→ Required work
Each entry below is to be printed verbatim.

→ Data extract
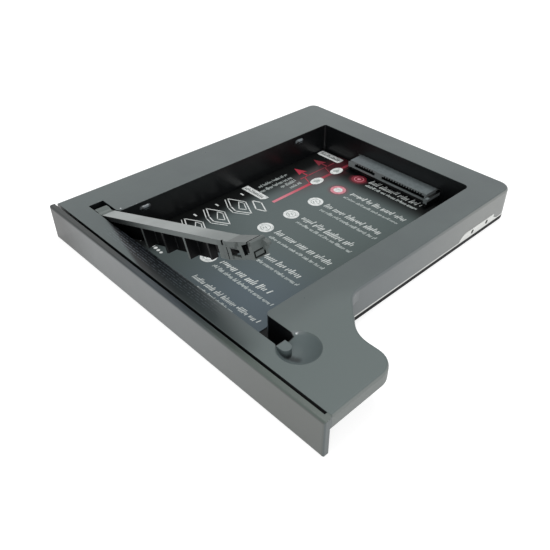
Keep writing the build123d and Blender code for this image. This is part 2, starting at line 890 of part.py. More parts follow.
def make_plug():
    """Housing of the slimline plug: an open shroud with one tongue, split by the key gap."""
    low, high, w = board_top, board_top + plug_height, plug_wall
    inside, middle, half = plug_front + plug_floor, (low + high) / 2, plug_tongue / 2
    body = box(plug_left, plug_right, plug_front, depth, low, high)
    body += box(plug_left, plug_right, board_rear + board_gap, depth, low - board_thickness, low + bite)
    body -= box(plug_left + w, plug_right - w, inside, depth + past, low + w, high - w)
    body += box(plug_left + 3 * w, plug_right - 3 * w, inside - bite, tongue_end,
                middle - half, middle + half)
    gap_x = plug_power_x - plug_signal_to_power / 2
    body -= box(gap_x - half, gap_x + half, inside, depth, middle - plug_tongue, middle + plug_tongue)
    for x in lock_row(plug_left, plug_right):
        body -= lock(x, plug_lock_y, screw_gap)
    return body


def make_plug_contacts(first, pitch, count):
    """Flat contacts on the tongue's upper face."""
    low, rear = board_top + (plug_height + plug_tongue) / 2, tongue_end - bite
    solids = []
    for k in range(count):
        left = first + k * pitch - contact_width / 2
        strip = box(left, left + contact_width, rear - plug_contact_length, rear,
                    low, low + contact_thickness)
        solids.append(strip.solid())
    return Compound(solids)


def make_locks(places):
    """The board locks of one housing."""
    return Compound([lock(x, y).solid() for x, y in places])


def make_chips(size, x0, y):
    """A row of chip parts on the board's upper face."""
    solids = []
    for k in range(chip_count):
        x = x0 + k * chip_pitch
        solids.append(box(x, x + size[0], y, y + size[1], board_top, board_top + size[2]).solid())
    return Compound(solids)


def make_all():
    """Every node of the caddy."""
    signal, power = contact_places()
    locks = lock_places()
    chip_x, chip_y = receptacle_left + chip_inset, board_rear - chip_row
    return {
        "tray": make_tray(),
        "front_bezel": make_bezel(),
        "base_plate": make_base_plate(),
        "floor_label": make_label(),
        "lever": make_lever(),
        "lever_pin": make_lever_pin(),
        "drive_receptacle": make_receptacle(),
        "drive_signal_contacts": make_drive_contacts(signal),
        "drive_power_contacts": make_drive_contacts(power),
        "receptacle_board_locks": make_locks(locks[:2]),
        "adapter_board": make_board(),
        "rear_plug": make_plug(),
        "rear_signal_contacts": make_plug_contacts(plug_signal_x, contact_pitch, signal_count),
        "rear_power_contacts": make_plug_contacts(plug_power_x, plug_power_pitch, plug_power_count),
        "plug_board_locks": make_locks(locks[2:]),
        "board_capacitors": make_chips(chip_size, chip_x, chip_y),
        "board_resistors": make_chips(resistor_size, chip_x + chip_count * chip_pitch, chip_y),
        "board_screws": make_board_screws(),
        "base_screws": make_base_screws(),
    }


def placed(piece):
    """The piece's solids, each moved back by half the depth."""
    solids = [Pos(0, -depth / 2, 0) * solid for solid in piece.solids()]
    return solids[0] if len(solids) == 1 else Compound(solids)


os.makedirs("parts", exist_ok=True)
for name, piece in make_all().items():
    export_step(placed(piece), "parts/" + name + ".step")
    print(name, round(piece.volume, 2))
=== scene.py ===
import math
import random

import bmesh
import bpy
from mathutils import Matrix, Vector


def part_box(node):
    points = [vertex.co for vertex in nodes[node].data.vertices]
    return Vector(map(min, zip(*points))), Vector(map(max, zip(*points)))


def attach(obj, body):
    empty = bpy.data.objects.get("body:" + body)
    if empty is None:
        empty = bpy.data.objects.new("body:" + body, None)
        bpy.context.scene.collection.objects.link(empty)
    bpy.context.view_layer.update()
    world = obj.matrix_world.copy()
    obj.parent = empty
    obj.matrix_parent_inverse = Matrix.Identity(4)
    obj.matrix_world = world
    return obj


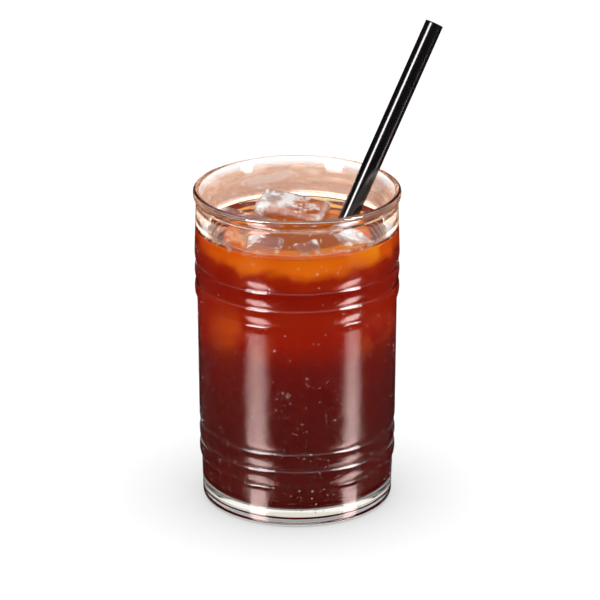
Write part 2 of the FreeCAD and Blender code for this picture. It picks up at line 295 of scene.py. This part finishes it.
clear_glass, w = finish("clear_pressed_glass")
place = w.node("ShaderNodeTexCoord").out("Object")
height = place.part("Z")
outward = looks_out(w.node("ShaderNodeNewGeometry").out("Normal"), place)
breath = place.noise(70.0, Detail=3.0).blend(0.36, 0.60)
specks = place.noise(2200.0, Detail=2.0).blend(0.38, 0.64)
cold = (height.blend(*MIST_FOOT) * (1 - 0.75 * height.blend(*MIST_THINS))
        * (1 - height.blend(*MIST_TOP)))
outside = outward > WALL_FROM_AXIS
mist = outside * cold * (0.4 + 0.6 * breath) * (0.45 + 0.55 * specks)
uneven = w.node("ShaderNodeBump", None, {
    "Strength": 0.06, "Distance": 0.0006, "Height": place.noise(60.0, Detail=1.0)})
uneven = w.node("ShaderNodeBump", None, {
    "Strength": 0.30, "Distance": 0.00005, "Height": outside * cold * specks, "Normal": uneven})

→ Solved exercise
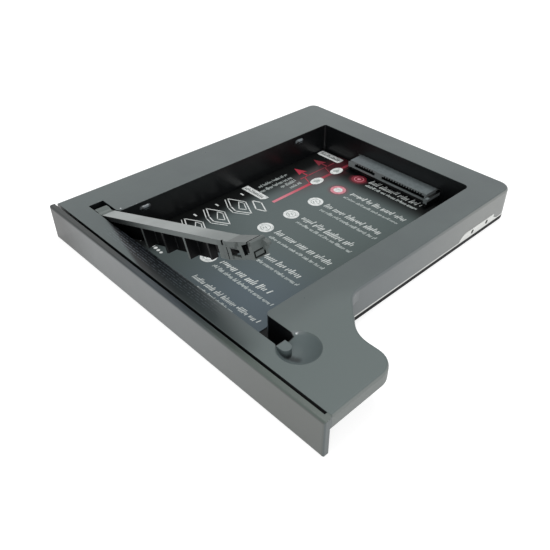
Keep writing the build123d and Blender code for this image. This is part 2, starting at line 890 of part.py. More parts follow.
def make_plug():
    """Housing of the slimline plug: an open shroud with one tongue, split by the key gap."""
    low, high, w = board_top, board_top + plug_height, plug_wall
    inside, middle, half = plug_front + plug_floor, (low + high) / 2, plug_tongue / 2
    body = box(plug_left, plug_right, plug_front, depth, low, high)
    body += box(plug_left, plug_right, board_rear + board_gap, depth, low - board_thickness, low + bite)
    body -= box(plug_left + w, plug_right - w, inside, depth + past, low + w, high - w)
    body += box(plug_left + 3 * w, plug_right - 3 * w, inside - bite, tongue_end,
                middle - half, middle + half)
    gap_x = plug_power_x - plug_signal_to_power / 2
    body -= box(gap_x - half, gap_x + half, inside, depth, middle - plug_tongue, middle + plug_tongue)
    for x in lock_row(plug_left, plug_right):
        body -= lock(x, plug_lock_y, screw_gap)
    return body


def make_plug_contacts(first, pitch, count):
    """Flat contacts on the tongue's upper face."""
    low, rear = board_top + (plug_height + plug_tongue) / 2, tongue_end - bite
    solids = []
    for k in range(count):
        left = first + k * pitch - contact_width / 2
        strip = box(left, left + contact_width, rear - plug_contact_length, rear,
                    low, low + contact_thickness)
        solids.append(strip.solid())
    return Compound(solids)


def make_locks(places):
    """The board locks of one housing."""
    return Compound([lock(x, y).solid() for x, y in places])


def make_chips(size, x0, y):
    """A row of chip parts on the board's upper face."""
    solids = []
    for k in range(chip_count):
        x = x0 + k * chip_pitch
        solids.append(box(x, x + size[0], y, y + size[1], board_top, board_top + size[2]).solid())
    return Compound(solids)


def make_all():
    """Every node of the caddy."""
    signal, power = contact_places()
    locks = lock_places()
    chip_x, chip_y = receptacle_left + chip_inset, board_rear - chip_row
    return {
        "tray": make_tray(),
        "front_bezel": make_bezel(),
        "base_plate": make_base_plate(),
        "floor_label": make_label(),
        "lever": make_lever(),
        "lever_pin": make_lever_pin(),
        "drive_receptacle": make_receptacle(),
        "drive_signal_contacts": make_drive_contacts(signal),
        "drive_power_contacts": make_drive_contacts(power),
        "receptacle_board_locks": make_locks(locks[:2]),
        "adapter_board": make_board(),
        "rear_plug": make_plug(),
        "rear_signal_contacts": make_plug_contacts(plug_signal_x, contact_pitch, signal_count),
        "rear_power_contacts": make_plug_contacts(plug_power_x, plug_power_pitch, plug_power_count),
        "plug_board_locks": make_locks(locks[2:]),
        "board_capacitors": make_chips(chip_size, chip_x, chip_y),
        "board_resistors": make_chips(resistor_size, chip_x + chip_count * chip_pitch, chip_y),
        "board_screws": make_board_screws(),
        "base_screws": make_base_screws(),
    }


def placed(piece):
    """The piece's solids, each moved back by half the depth."""
    solids = [Pos(0, -depth / 2, 0) * solid for solid in piece.solids()]
    return solids[0] if len(solids) == 1 else Compound(solids)


os.makedirs("parts", exist_ok=True)
for name, piece in make_all().items():
    export_step(placed(piece), "parts/" + name + ".step")
    print(name, round(piece.volume, 2))
=== scene.py ===
import math
import random

import bmesh
import bpy
from mathutils import Matrix, Vector


def part_box(node):
    points = [vertex.co for vertex in nodes[node].data.vertices]
    return Vector(map(min, zip(*points))), Vector(map(max, zip(*points)))


def attach(obj, body):
    empty = bpy.data.objects.get("body:" + body)
    if empty is None:
        empty = bpy.data.objects.new("body:" + body, None)
        bpy.context.scene.collection.objects.link(empty)
    bpy.context.view_layer.update()
    world = obj.matrix_world.copy()
    obj.parent = empty
    obj.matrix_parent_inverse = Matrix.Identity(4)
    obj.matrix_world = world
    return obj


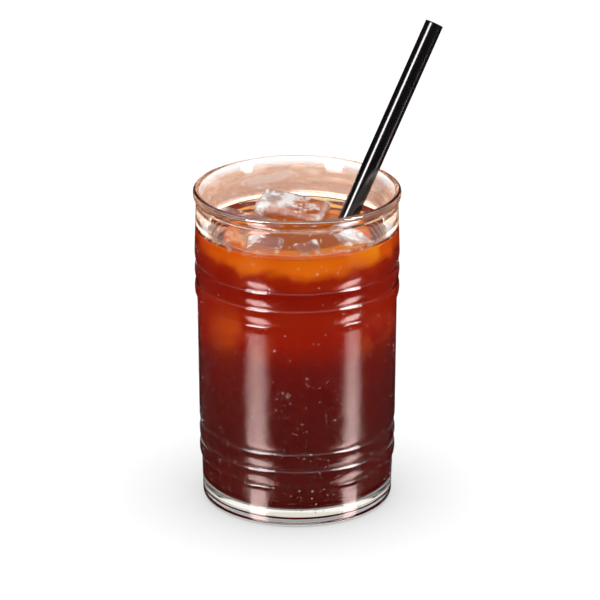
Write part 2 of the FreeCAD and Blender code for this picture. It picks up at line 295 of scene.py. This part finishes it.
clear_glass, w = finish("clear_pressed_glass")
place = w.node("ShaderNodeTexCoord").out("Object")
height = place.part("Z")
outward = looks_out(w.node("ShaderNodeNewGeometry").out("Normal"), place)
breath = place.noise(70.0, Detail=3.0).blend(0.36, 0.60)
specks = place.noise(2200.0, Detail=2.0).blend(0.38, 0.64)
cold = (height.blend(*MIST_FOOT) * (1 - 0.75 * height.blend(*MIST_THINS))
        * (1 - height.blend(*MIST_TOP)))
outside = outward > WALL_FROM_AXIS
mist = outside * cold * (0.4 + 0.6 * breath) * (0.45 + 0.55 * specks)
uneven = w.node("ShaderNodeBump", None, {
    "Strength": 0.06, "Distance": 0.0006, "Height": place.noise(60.0, Detail=1.0)})
uneven = w.node("ShaderNodeBump", None, {
    "Strength": 0.30, "Distance": 0.00005, "Height": outside * cold * specks, "Normal": uneven})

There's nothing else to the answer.